ON NATURE’S SIDE: The outdoors lures her. “It doesn’t have to be Acadia,” she said. “It could be a walk I take into town and the sound of the leaves blowing. My outside time is when I feel the clearest. I understand that my mental health is really closely tied to being outside.” Everyone, she said, deserves that. “Whether you are rich or poor, it is an easy thing we should provide to everybody.”

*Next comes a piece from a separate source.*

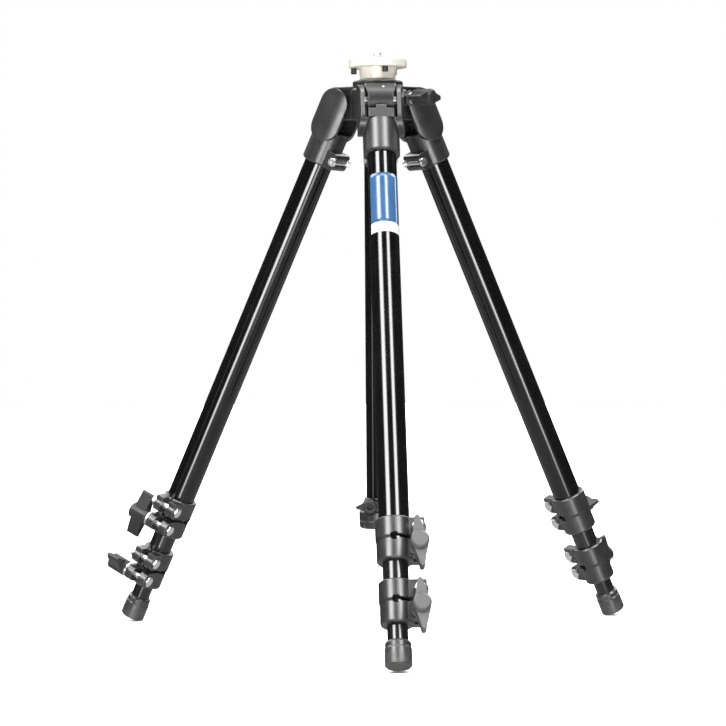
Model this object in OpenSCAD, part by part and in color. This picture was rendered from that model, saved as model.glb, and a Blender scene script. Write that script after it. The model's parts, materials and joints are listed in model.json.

MOVIE MAKING: It wasn’t until she moved to Maine that she began to explore the medium of film, taking classes from Kate Kaminski (founder of the Bluestocking Film Series) at the University of Southern Maine. One of her upcoming projects is an animated film “that involves climate change in Maine.” She’s loath to say too much about it yet. But it intrigues her the way the conversation about climate change rocks our emotional world. “We are a quick society so we have a quick answer for most things. But this is sort of an ongoing conversation that some people aren’t comfortable with, because they’re thinking, ‘When can we stop having this conversation?’ and the answer is, ‘probably never.’ ”
AMERICAN HUSTLE: None of this work sounds particularly profitable. How does she make a living? “It’s a bit of a hustle being 100 percent independent,” she said. “It is really hard. Every week is completely different. My schedule is wacky because I take jobs whenever I can.” That might mean painting houses or cleaning someone’s Airbnb rental. “I have little jobs scattered all over the place.”
CORRECTION: This story was updated at 2:43 p.m. on May 23 to clarify that Losneck studied Canadian First Nation fisheries.